++++ SUPPLIED MATERIAL ++++

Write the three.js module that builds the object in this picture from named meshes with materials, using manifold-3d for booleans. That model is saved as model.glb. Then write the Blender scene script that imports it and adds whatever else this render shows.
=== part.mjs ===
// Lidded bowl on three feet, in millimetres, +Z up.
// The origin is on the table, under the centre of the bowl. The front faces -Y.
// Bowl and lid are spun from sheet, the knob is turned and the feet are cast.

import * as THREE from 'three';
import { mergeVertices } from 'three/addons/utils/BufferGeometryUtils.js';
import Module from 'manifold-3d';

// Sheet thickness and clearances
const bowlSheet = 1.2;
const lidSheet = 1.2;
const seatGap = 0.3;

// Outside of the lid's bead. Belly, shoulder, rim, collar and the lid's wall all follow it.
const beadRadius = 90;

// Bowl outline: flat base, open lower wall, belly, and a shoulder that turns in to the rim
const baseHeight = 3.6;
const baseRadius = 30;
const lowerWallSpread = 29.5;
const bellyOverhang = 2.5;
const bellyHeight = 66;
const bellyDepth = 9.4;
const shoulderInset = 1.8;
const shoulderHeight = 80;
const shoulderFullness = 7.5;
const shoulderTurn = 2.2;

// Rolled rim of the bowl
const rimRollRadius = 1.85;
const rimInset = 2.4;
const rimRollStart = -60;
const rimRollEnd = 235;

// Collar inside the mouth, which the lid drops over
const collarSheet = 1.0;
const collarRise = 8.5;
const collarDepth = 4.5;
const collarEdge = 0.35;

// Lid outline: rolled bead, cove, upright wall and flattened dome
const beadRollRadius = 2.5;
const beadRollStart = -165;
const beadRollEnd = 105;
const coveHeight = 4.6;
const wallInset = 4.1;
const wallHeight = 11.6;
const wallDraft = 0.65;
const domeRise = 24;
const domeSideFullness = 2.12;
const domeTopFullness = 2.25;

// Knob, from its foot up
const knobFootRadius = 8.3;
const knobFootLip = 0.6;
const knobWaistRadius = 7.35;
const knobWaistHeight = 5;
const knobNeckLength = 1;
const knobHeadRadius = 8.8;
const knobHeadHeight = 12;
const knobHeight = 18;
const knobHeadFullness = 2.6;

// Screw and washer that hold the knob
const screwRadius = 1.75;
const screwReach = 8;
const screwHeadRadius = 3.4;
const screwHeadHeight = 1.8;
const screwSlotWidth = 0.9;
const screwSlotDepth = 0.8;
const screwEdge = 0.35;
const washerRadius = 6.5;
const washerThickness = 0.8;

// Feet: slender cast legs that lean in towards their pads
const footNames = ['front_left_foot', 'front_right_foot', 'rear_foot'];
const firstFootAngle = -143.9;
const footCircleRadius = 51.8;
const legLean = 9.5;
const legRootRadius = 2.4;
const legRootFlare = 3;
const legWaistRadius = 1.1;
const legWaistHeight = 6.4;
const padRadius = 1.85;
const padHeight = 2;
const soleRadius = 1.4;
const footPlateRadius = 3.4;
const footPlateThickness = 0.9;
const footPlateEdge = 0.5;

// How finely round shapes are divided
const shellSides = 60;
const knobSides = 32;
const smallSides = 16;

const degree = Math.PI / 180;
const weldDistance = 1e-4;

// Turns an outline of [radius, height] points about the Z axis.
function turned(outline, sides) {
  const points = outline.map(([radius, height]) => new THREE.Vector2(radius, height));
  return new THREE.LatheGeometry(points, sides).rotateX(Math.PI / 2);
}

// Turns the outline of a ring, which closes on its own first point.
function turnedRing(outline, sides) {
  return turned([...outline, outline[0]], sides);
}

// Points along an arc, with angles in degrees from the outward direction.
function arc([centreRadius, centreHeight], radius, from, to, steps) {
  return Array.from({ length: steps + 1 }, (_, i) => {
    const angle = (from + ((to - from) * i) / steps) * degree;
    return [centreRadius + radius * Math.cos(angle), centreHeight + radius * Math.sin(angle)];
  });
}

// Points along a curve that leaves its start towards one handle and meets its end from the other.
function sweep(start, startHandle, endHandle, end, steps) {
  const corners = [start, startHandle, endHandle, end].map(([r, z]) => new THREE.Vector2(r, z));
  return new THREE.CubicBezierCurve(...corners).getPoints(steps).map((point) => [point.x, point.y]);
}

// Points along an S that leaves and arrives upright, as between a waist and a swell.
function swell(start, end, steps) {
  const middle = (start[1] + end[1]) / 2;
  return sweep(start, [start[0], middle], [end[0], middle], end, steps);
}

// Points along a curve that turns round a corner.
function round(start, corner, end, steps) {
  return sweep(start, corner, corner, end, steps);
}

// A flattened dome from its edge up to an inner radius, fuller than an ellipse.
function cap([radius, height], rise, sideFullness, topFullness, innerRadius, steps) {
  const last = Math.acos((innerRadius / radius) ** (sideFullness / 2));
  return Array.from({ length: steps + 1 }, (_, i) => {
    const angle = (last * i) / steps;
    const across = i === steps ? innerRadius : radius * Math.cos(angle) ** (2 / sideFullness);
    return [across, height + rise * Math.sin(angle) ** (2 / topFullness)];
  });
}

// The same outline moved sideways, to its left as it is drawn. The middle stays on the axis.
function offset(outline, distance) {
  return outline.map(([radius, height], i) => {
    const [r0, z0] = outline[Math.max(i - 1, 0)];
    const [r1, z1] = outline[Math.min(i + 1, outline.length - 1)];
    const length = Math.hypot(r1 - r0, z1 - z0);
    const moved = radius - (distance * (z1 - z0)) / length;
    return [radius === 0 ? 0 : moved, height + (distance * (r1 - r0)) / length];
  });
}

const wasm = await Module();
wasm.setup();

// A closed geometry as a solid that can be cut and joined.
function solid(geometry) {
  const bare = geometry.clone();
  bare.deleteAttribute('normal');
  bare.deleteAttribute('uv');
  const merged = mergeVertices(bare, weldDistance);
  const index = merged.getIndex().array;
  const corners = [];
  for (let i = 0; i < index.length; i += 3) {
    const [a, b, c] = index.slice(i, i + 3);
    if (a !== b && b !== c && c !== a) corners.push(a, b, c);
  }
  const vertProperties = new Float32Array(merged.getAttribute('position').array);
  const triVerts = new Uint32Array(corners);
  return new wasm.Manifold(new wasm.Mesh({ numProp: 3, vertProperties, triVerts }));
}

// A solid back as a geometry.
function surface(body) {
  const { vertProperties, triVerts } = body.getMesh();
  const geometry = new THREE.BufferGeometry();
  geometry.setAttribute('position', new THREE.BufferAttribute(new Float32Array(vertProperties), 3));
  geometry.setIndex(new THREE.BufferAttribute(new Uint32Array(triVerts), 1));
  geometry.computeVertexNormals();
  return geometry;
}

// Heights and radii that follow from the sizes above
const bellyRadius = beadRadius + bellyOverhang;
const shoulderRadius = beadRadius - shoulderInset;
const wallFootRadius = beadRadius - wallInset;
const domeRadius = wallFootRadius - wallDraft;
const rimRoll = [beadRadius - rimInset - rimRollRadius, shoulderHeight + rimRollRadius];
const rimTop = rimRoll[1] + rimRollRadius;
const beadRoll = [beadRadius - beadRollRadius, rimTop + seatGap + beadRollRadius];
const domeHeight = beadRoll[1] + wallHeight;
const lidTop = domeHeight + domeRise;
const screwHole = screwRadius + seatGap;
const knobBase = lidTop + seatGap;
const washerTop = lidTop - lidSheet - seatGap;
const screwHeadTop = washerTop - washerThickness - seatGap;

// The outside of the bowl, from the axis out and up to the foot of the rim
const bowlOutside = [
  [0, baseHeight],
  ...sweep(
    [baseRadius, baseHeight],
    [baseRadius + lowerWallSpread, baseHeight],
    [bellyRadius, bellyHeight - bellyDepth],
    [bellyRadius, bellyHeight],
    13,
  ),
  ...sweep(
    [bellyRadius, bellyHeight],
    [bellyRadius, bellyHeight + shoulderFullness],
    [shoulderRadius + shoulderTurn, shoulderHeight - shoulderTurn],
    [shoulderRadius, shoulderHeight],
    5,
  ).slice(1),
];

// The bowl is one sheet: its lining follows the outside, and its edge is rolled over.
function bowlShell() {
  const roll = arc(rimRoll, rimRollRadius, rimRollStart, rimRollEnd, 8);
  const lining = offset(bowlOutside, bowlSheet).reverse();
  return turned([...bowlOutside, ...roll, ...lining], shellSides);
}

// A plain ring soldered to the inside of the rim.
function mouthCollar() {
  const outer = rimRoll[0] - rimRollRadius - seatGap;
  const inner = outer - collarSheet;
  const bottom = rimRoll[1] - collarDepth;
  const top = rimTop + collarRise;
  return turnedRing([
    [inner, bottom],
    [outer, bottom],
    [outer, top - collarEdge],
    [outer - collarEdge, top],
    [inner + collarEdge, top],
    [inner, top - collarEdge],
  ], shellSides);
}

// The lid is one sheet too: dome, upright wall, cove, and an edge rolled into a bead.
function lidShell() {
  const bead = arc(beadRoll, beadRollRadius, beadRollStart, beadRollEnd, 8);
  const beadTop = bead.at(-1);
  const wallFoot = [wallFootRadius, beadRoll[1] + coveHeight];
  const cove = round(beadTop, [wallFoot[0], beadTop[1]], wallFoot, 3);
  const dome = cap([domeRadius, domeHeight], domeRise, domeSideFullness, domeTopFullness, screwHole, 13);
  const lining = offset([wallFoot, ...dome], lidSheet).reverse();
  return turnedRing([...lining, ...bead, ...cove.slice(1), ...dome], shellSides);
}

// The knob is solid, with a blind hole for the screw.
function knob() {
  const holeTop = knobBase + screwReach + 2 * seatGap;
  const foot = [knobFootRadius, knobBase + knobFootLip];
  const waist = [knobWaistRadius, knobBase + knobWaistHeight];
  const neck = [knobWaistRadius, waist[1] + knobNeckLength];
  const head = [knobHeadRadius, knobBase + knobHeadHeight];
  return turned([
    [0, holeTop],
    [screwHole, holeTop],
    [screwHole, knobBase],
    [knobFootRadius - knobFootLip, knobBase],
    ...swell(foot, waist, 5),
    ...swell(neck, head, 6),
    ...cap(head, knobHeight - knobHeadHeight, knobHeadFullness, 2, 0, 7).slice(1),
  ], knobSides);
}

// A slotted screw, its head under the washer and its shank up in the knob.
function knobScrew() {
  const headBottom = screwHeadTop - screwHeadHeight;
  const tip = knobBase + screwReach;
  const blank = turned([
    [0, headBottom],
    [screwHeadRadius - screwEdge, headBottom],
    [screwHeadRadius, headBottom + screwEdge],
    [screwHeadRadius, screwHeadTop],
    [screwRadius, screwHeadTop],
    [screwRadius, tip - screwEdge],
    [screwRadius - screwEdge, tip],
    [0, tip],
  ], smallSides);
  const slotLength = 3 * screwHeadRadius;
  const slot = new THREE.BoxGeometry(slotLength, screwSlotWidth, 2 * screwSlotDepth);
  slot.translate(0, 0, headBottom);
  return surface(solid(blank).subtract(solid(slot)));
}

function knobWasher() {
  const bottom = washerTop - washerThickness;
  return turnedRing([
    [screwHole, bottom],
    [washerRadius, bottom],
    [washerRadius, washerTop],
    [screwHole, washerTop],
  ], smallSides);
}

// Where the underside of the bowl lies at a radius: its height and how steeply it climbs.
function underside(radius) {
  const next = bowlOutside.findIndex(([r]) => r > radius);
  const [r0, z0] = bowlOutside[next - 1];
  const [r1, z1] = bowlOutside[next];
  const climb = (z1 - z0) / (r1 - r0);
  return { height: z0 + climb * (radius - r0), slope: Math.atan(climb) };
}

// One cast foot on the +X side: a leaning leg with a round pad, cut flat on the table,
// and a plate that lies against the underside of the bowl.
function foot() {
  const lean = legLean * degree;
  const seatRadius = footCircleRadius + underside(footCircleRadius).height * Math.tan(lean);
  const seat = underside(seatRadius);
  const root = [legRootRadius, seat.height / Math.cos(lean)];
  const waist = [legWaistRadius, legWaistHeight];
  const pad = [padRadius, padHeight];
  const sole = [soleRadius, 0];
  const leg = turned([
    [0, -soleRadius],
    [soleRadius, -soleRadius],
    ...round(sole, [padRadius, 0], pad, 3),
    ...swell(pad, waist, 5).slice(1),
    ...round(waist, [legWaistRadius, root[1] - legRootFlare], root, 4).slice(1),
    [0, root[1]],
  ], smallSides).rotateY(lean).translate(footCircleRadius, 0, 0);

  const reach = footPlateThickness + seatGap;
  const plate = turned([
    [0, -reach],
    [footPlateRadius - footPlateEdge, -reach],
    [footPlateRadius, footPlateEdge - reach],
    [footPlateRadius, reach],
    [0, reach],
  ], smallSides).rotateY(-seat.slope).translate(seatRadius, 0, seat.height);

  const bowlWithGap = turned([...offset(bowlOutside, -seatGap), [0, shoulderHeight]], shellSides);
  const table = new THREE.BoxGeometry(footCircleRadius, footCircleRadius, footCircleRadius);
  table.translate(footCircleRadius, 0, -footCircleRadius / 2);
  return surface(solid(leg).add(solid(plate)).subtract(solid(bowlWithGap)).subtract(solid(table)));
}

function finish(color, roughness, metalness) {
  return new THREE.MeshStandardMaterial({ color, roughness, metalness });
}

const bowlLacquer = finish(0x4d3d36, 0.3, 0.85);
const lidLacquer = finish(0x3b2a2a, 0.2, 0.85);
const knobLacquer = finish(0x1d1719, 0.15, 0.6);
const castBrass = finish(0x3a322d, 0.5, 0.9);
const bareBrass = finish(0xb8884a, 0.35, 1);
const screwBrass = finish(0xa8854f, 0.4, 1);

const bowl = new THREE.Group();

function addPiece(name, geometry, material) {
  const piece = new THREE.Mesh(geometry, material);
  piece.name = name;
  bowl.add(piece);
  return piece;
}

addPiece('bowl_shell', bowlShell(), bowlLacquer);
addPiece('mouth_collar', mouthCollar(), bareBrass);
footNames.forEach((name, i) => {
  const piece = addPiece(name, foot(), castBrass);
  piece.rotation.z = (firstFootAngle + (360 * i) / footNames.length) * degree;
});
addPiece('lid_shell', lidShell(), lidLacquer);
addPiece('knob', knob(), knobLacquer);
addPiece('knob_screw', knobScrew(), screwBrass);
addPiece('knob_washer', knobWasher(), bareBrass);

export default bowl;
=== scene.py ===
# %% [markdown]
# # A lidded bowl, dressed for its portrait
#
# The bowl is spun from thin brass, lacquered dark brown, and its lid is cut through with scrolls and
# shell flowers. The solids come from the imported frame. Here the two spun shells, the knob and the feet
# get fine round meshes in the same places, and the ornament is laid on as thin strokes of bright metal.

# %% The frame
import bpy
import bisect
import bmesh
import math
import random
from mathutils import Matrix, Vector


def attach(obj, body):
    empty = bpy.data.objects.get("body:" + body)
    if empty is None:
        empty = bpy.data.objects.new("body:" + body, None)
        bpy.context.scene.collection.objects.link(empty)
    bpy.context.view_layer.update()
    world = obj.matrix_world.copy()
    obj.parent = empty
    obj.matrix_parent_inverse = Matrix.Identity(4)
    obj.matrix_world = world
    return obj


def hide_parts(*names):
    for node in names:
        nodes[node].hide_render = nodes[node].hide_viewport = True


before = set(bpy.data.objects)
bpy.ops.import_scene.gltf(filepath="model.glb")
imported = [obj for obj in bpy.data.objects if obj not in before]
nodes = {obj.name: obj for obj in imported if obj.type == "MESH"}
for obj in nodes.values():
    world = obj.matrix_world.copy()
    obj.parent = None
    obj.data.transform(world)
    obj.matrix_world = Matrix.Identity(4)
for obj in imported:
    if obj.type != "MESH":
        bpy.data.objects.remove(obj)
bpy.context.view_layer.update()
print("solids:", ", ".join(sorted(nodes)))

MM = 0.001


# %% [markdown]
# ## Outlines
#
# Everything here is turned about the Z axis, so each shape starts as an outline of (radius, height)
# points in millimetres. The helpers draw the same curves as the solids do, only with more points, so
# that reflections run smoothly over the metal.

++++

WRITTEN TASK →
Repeat exactly the lines from the one containing "addPiece('bowl_shell', bowlShell(), bowlLacquer);" to the one containing "# get fine round", both lines included, and nothing else.

TASK ANSWER →
addPiece('bowl_shell', bowlShell(), bowlLacquer);
addPiece('mouth_collar', mouthCollar(), bareBrass);
footNames.forEach((name, i) => {
  const piece = addPiece(name, foot(), castBrass);
  piece.rotation.z = (firstFootAngle + (360 * i) / footNames.length) * degree;
});
addPiece('lid_shell', lidShell(), lidLacquer);
addPiece('knob', knob(), knobLacquer);
addPiece('knob_screw', knobScrew(), screwBrass);
addPiece('knob_washer', knobWasher(), bareBrass);

export default bowl;
=== scene.py ===
# %% [markdown]
# # A lidded bowl, dressed for its portrait
#
# The bowl is spun from thin brass, lacquered dark brown, and its lid is cut through with scrolls and
# shell flowers. The solids come from the imported frame. Here the two spun shells, the knob and the feet
# get fine round meshes in the same places, and the ornament is laid on as thin strokes of bright metal.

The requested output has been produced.